Stradivarius returns after finishing third in the Gold Cup
Stradivarius returns after finishing third in the Gold Cup

Cornelius Lysaght Royal Ascot comment | Frankie Dettori on the canvas after trying week


After the Lord North debacle, things went from bad to worse on Gold Cup day for Frankie Dettori - and Cornelius Lysaght can't wait to see if he bounces back.


The jockey who has almost invariably found the going good on Flat racing’s marquee days – particularly at Ascot, whether Royal or otherwise – is suddenly encountering conditions that are proving somewhat heavier to handle.

Things simply refuse to go right at the moment for Frankie Dettori, the Italian-born darling of British Flat racing for three decades-plus, whose indifferent run of form at Epsom’s Derby Festival has spilled over into the first three days of Royal Ascot.

After defeat for the second year running in the centrepiece Gold Cup on history-seeking, three-time winner Stradivarius you could have almost cut the atmosphere with a knife as Dettori, the eight-year-old’s breeder-owner Bjorn Nielsen and trainers John and Thady Gosden gathered in the position reserved for the third-place horse for the debrief.

Dettori spoke of being beaten by “younger legs” after the four-year-olds Kyprios and Mojo Star held off Stradivarius’ storming challenge – mounted down the outside when forced to switch wide – by a total of one-and-a-quarter lengths.

In contrast, when asked if the result “felt like the one that got away” John Gosden gave an icy one-word reply – “slightly” – before striding off to saddle Saga, the first of the Queen’s three runners, which came from behind under Dettori to finish runner-up in the Britannia Handicap.

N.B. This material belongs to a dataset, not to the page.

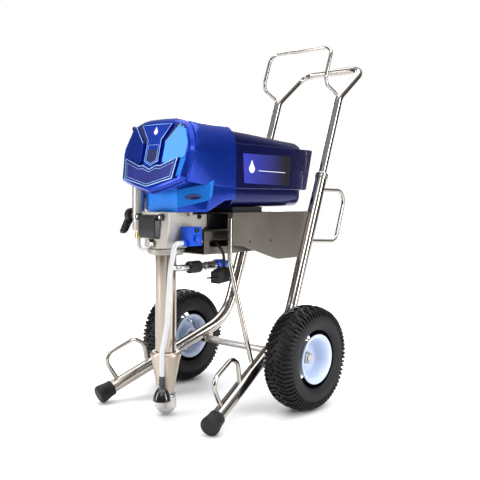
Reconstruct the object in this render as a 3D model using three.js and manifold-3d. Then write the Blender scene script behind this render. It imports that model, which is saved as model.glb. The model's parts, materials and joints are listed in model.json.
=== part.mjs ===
// Electric airless paint sprayer on a two-wheeled hi-boy cart, in millimetres.
// +Z is up and the machine faces -Y. While it is laid out, y = 0 is the wheel axle and z = 0 the ground;
// the finished group is then moved so that its origin is the middle of its box, on the ground.
import * as THREE from "three";
import { mergeVertices } from "three/addons/utils/BufferGeometryUtils.js";
import Module from "manifold-3d";

const wasm = await Module();
wasm.setup();

// ---- driving dimensions ----
const GAP = 0.3; // between touching pieces
const DEG = Math.PI / 180;

// wheels and axle
const TYRE_RADIUS = 130;
const TYRE_WIDTH = 84;
const RIM_RADIUS = 62;
const TRACK = 434; // centre to centre
const AXLE_RADIUS = 10;
const RUNNING_GAP = 0.4; // between a turning piece and what carries it
const BUSH_WALL = 3.3;
const BUSH_RADIUS = AXLE_RADIUS + RUNNING_GAP + BUSH_WALL;
const HUB_WALL = 10;
const HUB_RADIUS = BUSH_RADIUS + GAP + HUB_WALL;
const HUB_INNER = -34; // hub ends, from the wheel's middle plane outwards
const HUB_OUTER = 2;
const DISH_DEPTH = -6;
const NUT_WALL = 5;
const NUT_LENGTH = 8;

// handle
const HANDLE_RADIUS = 11;
const HANDLE_INSERTION = 130;
const HANDLE_TRAVEL = 205;
const HANDLE_CLEARANCE = 2.4; // in the upright's bore
const JUNCTION_Z = 810;
const GRIP_Y = 416;
const GRIP_Z = 903;
const GRIP_BEND_RADIUS = 42;
const HOOK_TOP_Z = 944;
const HOOK_FRONT_Y = 218;
const HOOK_FRONT_Z = 840;
const COLLAR_LENGTH = 16;
const COLLAR_CLEARANCE = 0.5;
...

Earlier Gosden was considered to have been putting the boot in to his long-time first-choice rider, albeit subtly, when saying:

“I was a bit surprised when from being in the box-seat we dropped back so far…I just wish we’d been a little handier and not had to go around the wall of horses”.

Initially reluctant to talk about the result, Nielsen warmed to his theme.

“I’m not going to say anything about the way the race was run or the ride or anything else,” he said.

“He was boxed in, yeah, and flying at the finish. He’s on the inside and he had to come round them – like last year in a way.

“It’s a shame – you cannot blame the horse.”

I think we know what that means.

Discussions will now take place to decide whether to line-up in the Goodwood Cup in July which “Strad” has carried off on four occasions but which he missed in 2021 because of unsuitably rain-softened ground.

Dettori tracks eventual winner Kyprios on Stradivarius in the Gold Cup
Dettori tracks eventual winner Kyprios on Stradivarius in the Gold Cup

It was the latest twist in what is developing into a tumultuous week for the winner of 76 Royal Ascot races since the first in 1990 – and of the never-to-be-forgotten ‘Magnificent Seven’ when successful in all of the races on the Ascot programme at what was then termed the Festival of British Racing in September 1996.

He had come into the Gold Cup having endured little luck on the meeting’s first two days.

That was best illustrated when the Gosdens’ star globetrotter Lord North finished last in the Prince of Wales’s Stakes having never really got into contention after Dettori had struggled to remove a blindfold applied for stalls entry and the horse lost more than five lengths at the start; he explained to the stewards that it had become tangled in the bridle.

Although successful in a race at Group Three-level at Epsom, critics gathered following the narrow defeat by Tuesday of his Oaks mount, the Gosdens-trained favourite Emily Upjohn, after the filly stumbled at the start and challenged wide.

Back at Ascot, a day so full of early promise ended up with four defeats – as well as Stradivarius and Saga, the Queen’s one-time Derby hope Reach For The Moon was only second in the Hampton Court Stakes and Franz Strauss well-beaten in the King George V Handicap.

Dettori himself was typically phlegmatic saying: “S*** happens. I can’t go back and do it again. There’s always tomorrow.”

But if fortunes don’t change soon for the now fifty-one-year-old veteran, people will begin to wonder out loud just how long probably the most significant racing career of the modern era will continue.

It has however been, in Dettori’s own words “sometimes a rollercoaster” over the year, and with four booked rides on Friday for the Gosdens, headed by much-touted filly Inspiral, that change may arrive sooner rather than later, especially as it’s another day at Ascot, where the jockey has such a fine record. Can’t wait to see.